Game Four against Denver (a blowout loss):26 shots and five assists.

Game Five against Denver (a win):13 shots and eight assists.

Game Six against Denver (a blowout win):20 shots and 10 assists.

The more assists, the bigger the margin of victory. For someone as smart as Kobe, it will be an easy lesson. And Kobe understood it on May 26.  

For a player who handles the ball as much as Kobe, three assists a game can happen just by accident. Scorekeepers award assists liberally enough that a bailout pass can be scored an assist.

But 10 assists in a game is on purpose. It represents Kobe driving with the intent to pass and playing the game with the intent to win and not dominate. Its the difference between "Winning Kobe" and "Dominant Kobe".  

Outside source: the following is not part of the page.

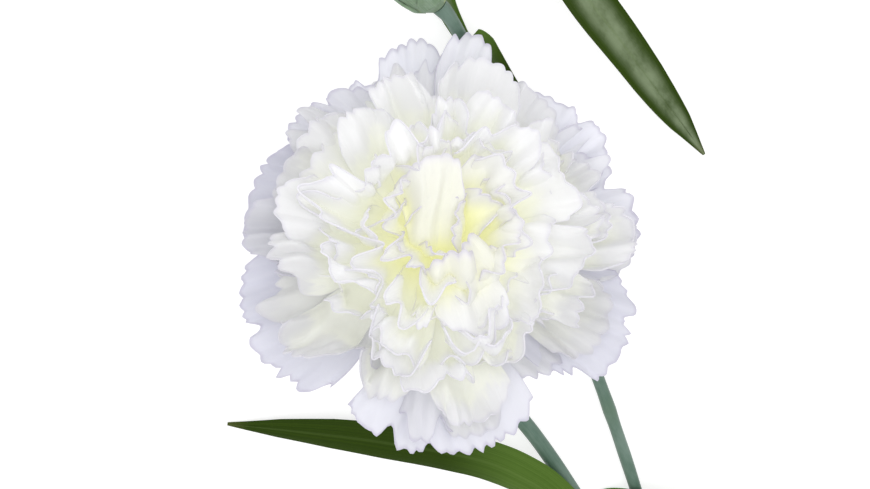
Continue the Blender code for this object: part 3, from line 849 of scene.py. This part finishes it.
def build_calyx(name, base, axis, length, radius, foot_radius, finish, node):
    """A tube with pointed teeth, ribbed lengthwise, and two pairs of scales round its foot."""
    turn = turn_to(axis)
    stations = ((0.0, foot_radius), (0.04, radius * 0.56), (0.13, radius * 0.78), (0.28, radius * 0.93),
                (0.5, radius), (0.8, radius * 1.02), (1.0, radius), (1.15, radius * 1.13))

    def radius_at(t):
        for (t0, r0), (t1, r1) in zip(stations, stations[1:]):
            if t <= t1:
                part = (t - t0) / (t1 - t0)
                return blend(r0, r1, smoothstep(0, 1, part) * 0.5 + part * 0.5)
        return stations[-1][1]

    def shape(x, y, z):
        angle = math.atan2(y, x)
        tooth = abs(((angle * CALYX_TEETH / (2 * math.pi)) + 0.5) % 1.0 - 0.5) * 2
        top = 1.0 + (CALYX_TOOTH * (1 - tooth ** 1.3) - 0.6) / length
        t = z * top
        r = radius_at(t) * math.hypot(x, y)
        r += 0.09 * math.cos(CALYX_RIBS * angle) * smoothstep(0.1, 0.4, t)
        r -= 0.35 * tooth ** 6 * smoothstep(0.8, 1.0, t)
        return base + turn @ Vector((r * math.cos(angle), r * math.sin(angle), t * length))

    rod = blank_rod(name, 100, 40)
    start_edit(rod)
    for face in rod.data.polygons:
        face.select = face.center.z > 0.9999
    bpy.ops.object.mode_set(mode="EDIT")
    bpy.ops.mesh.delete(type="ONLY_FACE")
    bpy.ops.mesh.select_all(action="SELECT")
    bpy.ops.mesh.delete_loose()
    bpy.ops.object.mode_set(mode="OBJECT")
    reach = [vert.co.z for vert in rod.data.vertices]
    reshape(rod, shape)
    note(rod, "reach", reach)
    thicken(rod, CALYX_WALL, -1.0)
    scales = [build_scale(f"{name}_scale_{i}", base, turn, length, radius, i) for i in range(SCALES)]
    piece = join(name, [rod, *scales])
    smooth(piece)
    dress(piece, "calyx_green", finish, node)


def build_scale(name, base, turn, length, radius, i):
    """One pointed scale hugging the foot of a calyx."""
    stations = ((0.54, 0.9 / length, 0.7), (0.86, 0.15, 1.0), (0.99, 0.27, 0.8), (1.07, 0.38, 0.05))

    def shape(x, y, _):
        where = (y + 1) / 2 * (len(stations) - 1)
        j = min(int(where), len(stations) - 2)
        share = smoothstep(0, 1, where - j)
        out, height, width = (blend(a, b, share) for a, b in zip(stations[j], stations[j + 1]))
        angle = i * 2 * math.pi / SCALES + 0.3 + x * 0.62 * width
        out += 0.012 * (1 - abs(x)) + (0.02 if i % 2 else 0.0)
        return base + turn @ Vector((radius * out * math.cos(angle), radius * out * math.sin(angle),
                                     length * height))

    scale = blank_sheet(name, 16, 18)
    reach = [0.35 + (vert.co.y + 1) / 3 for vert in scale.data.vertices]
    reshape(scale, shape)
    note(scale, "reach", reach)
    thicken(scale, SCALE_THICKNESS)
    return scale


def build_bud_petals(finish):
    """The furled tip of the bud: petals rolled round each other in a pointed spiral."""
    turn = turn_to(BUD_AXIS)

    def shape(x, y, z):
        inner = math.hypot(x, y)
        angle = math.atan2(y, x)
        spiral = (angle * 5 / (2 * math.pi) - 2.1 * z) % 1.0
        fold = spiral ** 0.6 * (1 - smoothstep(0.88, 1.0, spiral))
        radius = inner * BUD_TIP_RADIUS * (1 - 0.72 * z ** 2.2) * (0.93 + (0.05 + 0.14 * z) * fold)
        height = BUD_CALYX_LENGTH - BUD_TIP_SUNK + STEM_GAP + z * BUD_TIP_LENGTH + 0.9 * z * (1 - inner)
        height += 0.35 * z ** 4 * math.sin(17 * angle) * inner
        return BUD_BASE + turn @ Vector((radius * math.cos(angle), radius * math.sin(angle), height))

    rod = blank_rod("bud_tip", 120, 36)
    reach = [vert.co.z * 0.6 + 0.3 for vert in rod.data.vertices]
    reshape(rod, shape)
    note(rod, "reach", reach)
    note_evenly(rod, depth=0.55, tone=0.5, below=0.0, away=25.0, edge=0.0, shade=0.0)
    smooth(rod)
    dress(rod, "petal_white", finish, "bud_petals")


# ---------------------------------------------------------------- leaves


def pick(rows, v):
    """What evenly spaced rows hold at v, from 0 at the first to 1 at the last."""
    where = v * (len(rows) - 1)
    i = min(int(where), len(rows) - 2)
    return blend(rows[i], rows[i + 1], where - i)


def build_leaf(node, line, faces, width, root_radius, seed, finish, wax=0.5, neck=(1, 1, 1, 1)):
    """A strap leaf along a line: its root hugs the stem, its middle is a shallow trough with a sunk
    midrib, and it narrows to a long point. faces are the directions that its upper side looks in,
    wax sets its grey band of wax and painted sheen, and neck narrows it at the first four steps above its
    root."""
    path = smooth_path(line, 5)
    faces = [Vector(face).normalized() for face in faces]
    root_width = 1.25 * root_radius
    widths = [root_width, root_width, width * 0.42, width * 0.47, width * 0.5, width * 0.5, width * 0.48,
              width * 0.43, width * 0.35, width * 0.22, 0.25]
    widths[1:5] = [half * part for half, part in zip(widths[1:5], neck)]
    curls = [root_radius, root_radius * 1.15, 6.0, 10.0, 14.0, 15.0, 14.0, 12.0, 9.0, 6.0, 4.0]

    def shape(x, y, _):
        v = (y + 1) / 2
        middle = pick(path, v)
        along = (pick(path, min(v + 0.02, 1)) - pick(path, max(v - 0.02, 0))).normalized()
        face = pick(faces, v)
        face = (face - face.dot(along) * along).normalized()
        side = along.cross(face)
        half_width, curl = pick(widths, v), pick(curls, v)
        angle = x * half_width / curl
        lift = curl * (1 - math.cos(angle))
        lift = lift + MIDRIB_DEPTH * smoothstep(0.0, 0.10, abs(x)) - MIDRIB_DEPTH
        lift += 0.5 * noise.noise(Vector((v * 7, x * 0.6, seed))) * x * x * smoothstep(0.15, 0.4, v)
        return middle + side * (curl * math.sin(angle)) + face * lift

    sheet = blank_sheet(node + "_dressed", *LEAF_GRID)
    flat = [tuple(vert.co) for vert in sheet.data.vertices]
    reshape(sheet, shape)
    note(sheet, "across", [x for x, _, _ in flat])
    note(sheet, "reach", [(y + 1) / 2 for _, y, _ in flat])
    note_evenly(sheet, wax=wax)
    group = sheet.vertex_groups.new(name="body")
    for i, (x, y, _) in enumerate(flat):
        group.add([i], (1 - abs(x) ** 2.5) * (1 - smoothstep(0.8, 1, (y + 1) / 2) * 0.7), "REPLACE")
    thicken(sheet, LEAF_THICKNESS, 0.0, "body", LEAF_EDGE)
    sheet.vertex_groups.clear()
    smooth(sheet)
    dress(sheet, "leaf_green", finish, node)


def root(centre, away, radius):
    """Where a leaf's midrib leaves the stem, on its side away from the stem's middle line."""
    return Vector(centre) + Vector(away).normalized() * radius


def build_upper_leaves(finish):
    """The pair near the bloom, which spreads to both sides of the stem."""
    start = root((-95, 4.5, 4.0), (0, 0.6, 0.8), STEM_ROOT)
    line = (start, start + Vector((6, 0.1, 0.1)), (-80, 8.0, 7.0), (-71.6, 11, 7.0),
            (-60.8, 17.2, 6.6), (-45.2, 31.5, 5.0), (-34, 43.5, 3.0), (-24.5, 54.9, 0.4))
    faces = ((0, -0.6, -0.8), (0, -0.6, -0.8), (0, -0.3, -0.9), DOWN, DOWN, DOWN)
    build_leaf("leaf_upper_left", line, faces, 9.6, STEM_ROOT, 1.5, finish, wax=0.0)

    start = root((-97, 4.5, 4.0), (0, -0.6, -0.8), STEM_ROOT)
    line = (start, start + Vector((3.0, -0.3, -0.1)), (-92.9, 0.5, 2.5), (-94.4, -3, 4.8),
            (-99, -9.4, 6.6), (-107.5, -16.3, 7.0), (-118, -24, 4.8), (-131, -32, 1.05))
    faces = ((0, 0.6, 0.8), (0.5, 0.4, 0.8), (0.7, 0, 0.7), (0.3, 0, 0.9), UP, UP, UP)
    build_leaf("leaf_upper_right", line, faces, 9.0, STEM_ROOT, 2.5, finish)


def build_fork_leaves(finish):
    """The pair at the fork of the stems."""
    start = root((-131, 4.0, 3.9), (0, 0.8, -0.6), STEM_ROOT)
    line = (start, start + Vector((5, 0.2, -0.1)), (-117, 10.5, 1.4), (-106, 19.5, 1.2),
            (-95, 30.5, 1.0), (-86, 42, 0.4))
    faces = ((0, -0.8, 0.6), (0, -0.5, 0.8), UP, UP, UP)
    build_leaf("leaf_fork_left", line, faces, 8.6, STEM_ROOT, 3.5, finish)

    clear_root = STEM_ROOT + 0.5
    start = root((-127, 2.6, 3.9), (0, -0.8, 0.6), clear_root)
    line = (start, (-121.8, -1.6, 5.6), (-119.6, -4.6, 8.4), (-123, -8.5, 10.6),
            (-131, -13.5, 10.0), (-142, -19, 6.6), (-156, -25, 0.4))
    faces = ((0, 0.8, -0.6), (0.3, 0.7, -0.3), (0.8, 0.2, 0.3), (0.5, 0, 0.9), UP, UP, UP)
    build_leaf("leaf_fork_right", line, faces, 8.6, clear_root, 4.5, finish)


def build_bud_leaves(finish):
    """The pair just below the bud: one folds back over the stem, the other lies beside it."""
    start = root((12.5, -25.9, 3.2), (0, -0.3, 0.95), SIDE_ROOT)
    line = (start, start + Vector((4.6, -0.4, 0.6)), (20.0, -27.3, 7.2), (21.6, -27.2, 8.5),
            (19.8, -27.5, 9.5), (11, -27.4, 9.3), (0, -28.3, 7.2), (-14, -29.8, 3.8), (-30, -31, 0.4))
    faces = ((0, 0.3, -0.95), (0.1, 0.3, -0.9), (1, 0, 0.1), (0.3, 0, 0.9), UP, UP, UP, UP)
    build_leaf("leaf_bud_upper", line, faces, 7.2, SIDE_ROOT, 5.5, finish, wax=0.3,
               neck=(0.65, 0.65, 0.6, 0.75))

    start = root((12.5, -25.9, 3.2), (0, 0.3, -0.95), SIDE_ROOT)
    line = (start, (18.5, -26.5, 0.8), (27, -27.3, 0.5), (35.5, -29.8, 1.2), (40, -34.5, 3.2),
            (40, -40.5, 4.6), (34.5, -46.3, 5.6), (25, -49.2, 6.4), (14.4, -50.6, 6.5),
            (0.8, -52.4, 5.6), (-14.1, -53.9, 4.0), (-24, -55, 2.6), (-33.5, -56, 0.4))
    faces = ((0, -0.3, 0.95), UP, (0, 0.3, 0.9), (0.7, 0.3, 0.6), (0.4, -0.7, 0.6), (0, -0.5, 0.85),
             (0, -0.2, 1), UP, UP)
    build_leaf("leaf_bud_lower", line, faces, 11.0, SIDE_ROOT, 6.5, finish, wax=1.0,
               neck=(0.5, 0.5, 1, 1))


# ---------------------------------------------------------------- stage


def build_camera():
    """Looks down on the bloom from beyond the flowers, turned so that the stems leave below."""
    back = Vector((math.cos(CAMERA_RISE), 0, math.sin(CAMERA_RISE)))
    side = Vector((0, 1, 0))
    top = back.cross(side)
    right = side * -math.cos(CAMERA_ROLL) + top * math.sin(CAMERA_ROLL)
    up = back.cross(right)
    centre = BLOOM_MIDDLE + back * CAMERA_DISTANCE - right * CAMERA_LEFT + up * CAMERA_UP
    turn = Matrix((right, up, back)).transposed()
    bpy.ops.object.camera_add()
    camera = bpy.context.object
    camera.matrix_world = Matrix.Translation(place(centre)) @ turn.to_4x4()
    camera.data.lens = CAMERA_LENS
    bpy.context.scene.camera = camera
    return right, up, back


def build_light(name, where, target, size, power):
    """A square soft light that faces its target."""
    bpy.ops.object.light_add(type="AREA", location=place(where))
    light = bpy.context.object
    light.name = name
    light.data.size = size
    light.data.energy = power
    light.rotation_euler = (place(where) - place(target)).to_track_quat("Z", "Y").to_euler()


def build_floor():
    """A plain white floor that shines a little, so that it looks as white as what is round it."""
    deselect()
    bpy.ops.mesh.primitive_plane_add(size=FLOOR_SIZE, location=(0, 0, 0))
    floor = bpy.context.object
    floor.name = "floor"
    f = Finish("white_floor")
    skin = f.node("ShaderNodeBsdfPrincipled", {},
                  {"Base Color": FLOOR_GREY, "Roughness": 0.9,
                   "Emission Color": WHITE, "Emission Strength": FLOOR_GLOW})
    floor.data.materials.append(f.done(skin))


def build_stage(right, up, back):
    """The floor, even white surroundings and one large soft light near the camera."""
    build_floor()
    world = bpy.data.worlds.new("white_room")
    bpy.context.scene.world = world
    world.use_nodes = True
    background = world.node_tree.nodes["Background"]
    background.inputs["Color"].default_value = WHITE
    background.inputs["Strength"].default_value = ROOM_BRIGHTNESS
    key = BLOOM_MIDDLE + back * KEY_BACK - up * KEY_DOWN + right * KEY_RIGHT
    build_light("key_light", key, BLOOM_MIDDLE, KEY_SIZE, KEY_POWER)
    bpy.context.scene.view_settings.view_transform = "Standard"


petal_white = petal_finish()
calyx_green = calyx_finish()
leaf_green = leaf_finish()
build_bloom(petal_white)
build_calyx("calyx_dressed", CALYX_BASE, BLOOM_AXIS, CALYX_LENGTH, CALYX_RADIUS,
            STEM_RADIUS * 1.4, calyx_green, "calyx")
build_calyx("bud_calyx_dressed", BUD_BASE, BUD_AXIS, BUD_CALYX_LENGTH, BUD_CALYX_RADIUS,
            SIDE_STEM_RADIUS * 1.35, calyx_green, "bud_calyx")
build_bud_petals(petal_white)
build_upper_leaves(leaf_green)
build_fork_leaves(leaf_green)
build_bud_leaves(leaf_green)
build_stems(stem_finish())
build_stage(*build_camera())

In the first four games of the series, I heard the announcers discuss how winded Kobe looked. How they had never seen him trot back on defense before.

I read on ESPN that one sports writer thought he was injured and not telling anyone about it.  And I saw the results: two wins and two losses.  

In Game Five, on May 27, the game was tied after the first, second, and third quarters. And still Kobe only took 13 shots for the entire game. He never tried to dominate, to drive, to take 25 shots or more.  

He stuck to the plan and passed out of double teams and hoped his team would come through. Can anyone recall a major game involving Kobe that was close and competitive where he didn't try to take over? I certainly can't.  

I honestly don't know if the Lakers wins the championship. In the Orlando Magic they face another tall, skilled team that mirrors their own strengths.

But on May 26, Kobe Bryant switched gears. The Nuggets put enough pressure on him that his dominant aspect cracked, and gave way to the desire to simply win at all costs. 

When it is all said and done his Game Five performance will be forgotten. His performance was unremarkable but should always be known as the game where Kobe switched gears, and tried to be a  play-maker for team-mates, who were good enough to win a championship.  

On May 26, the Los Angeles, including Kobe, started playing like Champions.  

The NBA Finals this year will be a pleasure to watch.